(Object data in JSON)

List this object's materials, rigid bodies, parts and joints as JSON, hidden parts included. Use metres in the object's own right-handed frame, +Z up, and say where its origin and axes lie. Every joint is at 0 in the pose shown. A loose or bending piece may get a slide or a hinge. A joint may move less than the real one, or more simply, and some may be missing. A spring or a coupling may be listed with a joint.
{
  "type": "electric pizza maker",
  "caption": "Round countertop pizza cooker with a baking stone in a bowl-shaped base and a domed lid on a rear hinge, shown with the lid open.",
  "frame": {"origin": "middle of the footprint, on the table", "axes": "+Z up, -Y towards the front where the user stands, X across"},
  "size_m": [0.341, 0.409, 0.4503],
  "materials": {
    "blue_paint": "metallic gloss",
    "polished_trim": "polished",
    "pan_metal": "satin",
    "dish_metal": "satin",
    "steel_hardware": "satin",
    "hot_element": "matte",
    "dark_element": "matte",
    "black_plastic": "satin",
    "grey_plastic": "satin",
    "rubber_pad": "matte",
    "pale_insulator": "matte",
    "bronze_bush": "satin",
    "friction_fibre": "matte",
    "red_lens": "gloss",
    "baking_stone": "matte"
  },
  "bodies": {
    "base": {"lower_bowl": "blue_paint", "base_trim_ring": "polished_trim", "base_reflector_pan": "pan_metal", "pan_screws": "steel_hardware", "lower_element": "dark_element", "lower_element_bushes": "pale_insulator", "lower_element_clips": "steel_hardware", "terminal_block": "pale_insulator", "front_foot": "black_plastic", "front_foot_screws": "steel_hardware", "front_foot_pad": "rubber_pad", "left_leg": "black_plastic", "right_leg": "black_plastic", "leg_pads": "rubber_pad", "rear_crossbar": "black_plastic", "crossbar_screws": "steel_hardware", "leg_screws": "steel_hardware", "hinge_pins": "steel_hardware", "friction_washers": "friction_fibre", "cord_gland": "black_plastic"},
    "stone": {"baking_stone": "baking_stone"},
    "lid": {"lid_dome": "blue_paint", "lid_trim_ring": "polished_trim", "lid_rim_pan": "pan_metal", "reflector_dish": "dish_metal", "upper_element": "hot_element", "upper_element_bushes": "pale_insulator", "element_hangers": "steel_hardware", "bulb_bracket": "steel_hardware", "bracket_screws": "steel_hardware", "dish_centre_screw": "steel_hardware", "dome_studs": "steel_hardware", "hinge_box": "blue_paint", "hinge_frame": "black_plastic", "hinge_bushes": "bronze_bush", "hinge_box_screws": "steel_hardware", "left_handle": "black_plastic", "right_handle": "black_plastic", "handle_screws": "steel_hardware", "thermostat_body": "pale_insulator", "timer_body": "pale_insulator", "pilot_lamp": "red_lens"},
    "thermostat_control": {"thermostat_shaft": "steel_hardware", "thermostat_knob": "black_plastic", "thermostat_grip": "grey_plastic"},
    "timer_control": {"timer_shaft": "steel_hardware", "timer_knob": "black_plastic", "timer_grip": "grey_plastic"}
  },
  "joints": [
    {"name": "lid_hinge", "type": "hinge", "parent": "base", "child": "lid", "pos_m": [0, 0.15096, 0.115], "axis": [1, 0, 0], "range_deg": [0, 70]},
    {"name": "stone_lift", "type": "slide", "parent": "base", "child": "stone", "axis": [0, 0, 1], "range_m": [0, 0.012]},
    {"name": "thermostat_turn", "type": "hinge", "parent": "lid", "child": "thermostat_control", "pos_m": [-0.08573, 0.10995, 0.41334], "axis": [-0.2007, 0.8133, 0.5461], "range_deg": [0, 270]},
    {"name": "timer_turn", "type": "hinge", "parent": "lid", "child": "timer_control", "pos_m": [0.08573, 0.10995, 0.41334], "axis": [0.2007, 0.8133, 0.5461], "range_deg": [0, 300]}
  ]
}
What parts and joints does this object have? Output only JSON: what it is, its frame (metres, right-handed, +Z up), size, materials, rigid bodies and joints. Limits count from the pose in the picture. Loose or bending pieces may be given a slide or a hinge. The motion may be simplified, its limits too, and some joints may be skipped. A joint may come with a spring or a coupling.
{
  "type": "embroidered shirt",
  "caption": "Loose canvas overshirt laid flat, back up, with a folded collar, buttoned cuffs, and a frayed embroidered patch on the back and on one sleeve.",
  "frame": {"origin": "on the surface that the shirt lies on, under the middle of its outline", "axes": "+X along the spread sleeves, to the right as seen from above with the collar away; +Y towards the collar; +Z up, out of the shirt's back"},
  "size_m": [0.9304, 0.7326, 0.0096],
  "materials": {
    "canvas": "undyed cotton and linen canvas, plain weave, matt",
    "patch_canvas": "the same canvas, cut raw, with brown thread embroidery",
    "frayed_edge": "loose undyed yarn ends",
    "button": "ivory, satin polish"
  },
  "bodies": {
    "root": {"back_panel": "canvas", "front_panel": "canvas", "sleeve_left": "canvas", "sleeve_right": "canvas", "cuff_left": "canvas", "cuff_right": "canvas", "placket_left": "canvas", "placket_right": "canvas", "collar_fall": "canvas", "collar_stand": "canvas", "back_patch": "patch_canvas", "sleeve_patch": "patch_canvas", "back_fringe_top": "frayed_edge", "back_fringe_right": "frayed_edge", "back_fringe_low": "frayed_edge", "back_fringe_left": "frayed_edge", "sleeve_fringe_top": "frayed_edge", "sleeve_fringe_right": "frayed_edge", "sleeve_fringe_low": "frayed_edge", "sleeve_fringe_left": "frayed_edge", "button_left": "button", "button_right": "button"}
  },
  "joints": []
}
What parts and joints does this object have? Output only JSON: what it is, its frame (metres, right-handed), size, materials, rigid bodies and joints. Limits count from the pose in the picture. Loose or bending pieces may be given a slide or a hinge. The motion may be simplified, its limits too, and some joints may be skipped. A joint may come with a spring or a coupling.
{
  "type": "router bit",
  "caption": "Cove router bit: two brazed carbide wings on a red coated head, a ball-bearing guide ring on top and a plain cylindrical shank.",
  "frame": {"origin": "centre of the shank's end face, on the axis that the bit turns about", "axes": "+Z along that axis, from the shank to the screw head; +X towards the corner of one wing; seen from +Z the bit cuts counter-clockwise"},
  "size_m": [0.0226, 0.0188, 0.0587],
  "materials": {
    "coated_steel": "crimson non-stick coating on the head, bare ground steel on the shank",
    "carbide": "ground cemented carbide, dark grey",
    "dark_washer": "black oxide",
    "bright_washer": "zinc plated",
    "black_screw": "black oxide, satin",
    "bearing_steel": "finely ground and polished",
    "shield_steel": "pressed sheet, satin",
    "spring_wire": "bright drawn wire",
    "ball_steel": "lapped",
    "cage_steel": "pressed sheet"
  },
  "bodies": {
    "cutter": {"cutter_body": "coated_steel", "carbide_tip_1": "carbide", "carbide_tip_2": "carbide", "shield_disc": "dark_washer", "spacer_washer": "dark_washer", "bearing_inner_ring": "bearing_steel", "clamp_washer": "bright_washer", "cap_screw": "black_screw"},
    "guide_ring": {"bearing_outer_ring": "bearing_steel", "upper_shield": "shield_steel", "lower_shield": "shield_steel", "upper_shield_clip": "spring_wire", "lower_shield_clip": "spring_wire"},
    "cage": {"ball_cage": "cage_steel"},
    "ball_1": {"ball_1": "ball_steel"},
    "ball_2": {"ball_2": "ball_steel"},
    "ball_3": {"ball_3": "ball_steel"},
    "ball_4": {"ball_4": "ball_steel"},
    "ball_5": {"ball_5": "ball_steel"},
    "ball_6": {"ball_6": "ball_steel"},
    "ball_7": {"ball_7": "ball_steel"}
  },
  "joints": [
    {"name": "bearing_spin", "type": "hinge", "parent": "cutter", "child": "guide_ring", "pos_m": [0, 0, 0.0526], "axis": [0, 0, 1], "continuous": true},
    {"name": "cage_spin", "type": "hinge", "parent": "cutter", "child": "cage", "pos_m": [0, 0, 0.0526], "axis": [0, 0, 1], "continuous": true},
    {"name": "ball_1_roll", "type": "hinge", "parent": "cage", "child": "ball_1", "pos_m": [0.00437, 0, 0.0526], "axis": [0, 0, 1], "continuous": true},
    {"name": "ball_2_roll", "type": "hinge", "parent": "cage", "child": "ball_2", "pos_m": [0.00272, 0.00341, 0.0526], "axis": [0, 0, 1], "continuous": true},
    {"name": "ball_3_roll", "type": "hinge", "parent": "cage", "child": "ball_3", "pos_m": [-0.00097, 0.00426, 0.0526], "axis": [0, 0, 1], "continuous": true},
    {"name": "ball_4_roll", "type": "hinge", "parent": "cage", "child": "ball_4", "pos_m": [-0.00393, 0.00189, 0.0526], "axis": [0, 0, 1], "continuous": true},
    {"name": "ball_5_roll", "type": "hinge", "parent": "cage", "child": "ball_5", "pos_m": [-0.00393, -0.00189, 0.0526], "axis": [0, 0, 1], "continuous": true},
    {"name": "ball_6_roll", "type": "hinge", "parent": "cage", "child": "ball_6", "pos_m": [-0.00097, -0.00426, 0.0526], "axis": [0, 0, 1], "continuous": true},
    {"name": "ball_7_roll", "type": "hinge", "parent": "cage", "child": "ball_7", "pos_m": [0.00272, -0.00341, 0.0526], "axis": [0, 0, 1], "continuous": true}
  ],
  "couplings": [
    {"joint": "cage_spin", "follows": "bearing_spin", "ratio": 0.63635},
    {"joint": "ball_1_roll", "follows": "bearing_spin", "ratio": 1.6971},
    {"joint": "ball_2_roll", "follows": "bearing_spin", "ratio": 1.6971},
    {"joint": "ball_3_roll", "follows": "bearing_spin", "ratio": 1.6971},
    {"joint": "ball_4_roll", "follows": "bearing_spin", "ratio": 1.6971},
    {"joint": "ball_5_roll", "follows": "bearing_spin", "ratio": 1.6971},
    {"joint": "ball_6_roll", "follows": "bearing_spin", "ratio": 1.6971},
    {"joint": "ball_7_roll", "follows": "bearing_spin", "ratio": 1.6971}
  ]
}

_What the task asks_
In the entries above, find every line holding the word "where" and copy it out.

_Task answer_
List this object's materials, rigid bodies, parts and joints as JSON, hidden parts included. Use metres in the object's own right-handed frame, +Z up, and say where its origin and axes lie. Every joint is at 0 in the pose shown. A loose or bending piece may get a slide or a hinge. A joint may move less than the real one, or more simply, and some may be missing. A spring or a coupling may be listed with a joint.
  "frame": {"origin": "middle of the footprint, on the table", "axes": "+Z up, -Y towards the front where the user stands, X across"},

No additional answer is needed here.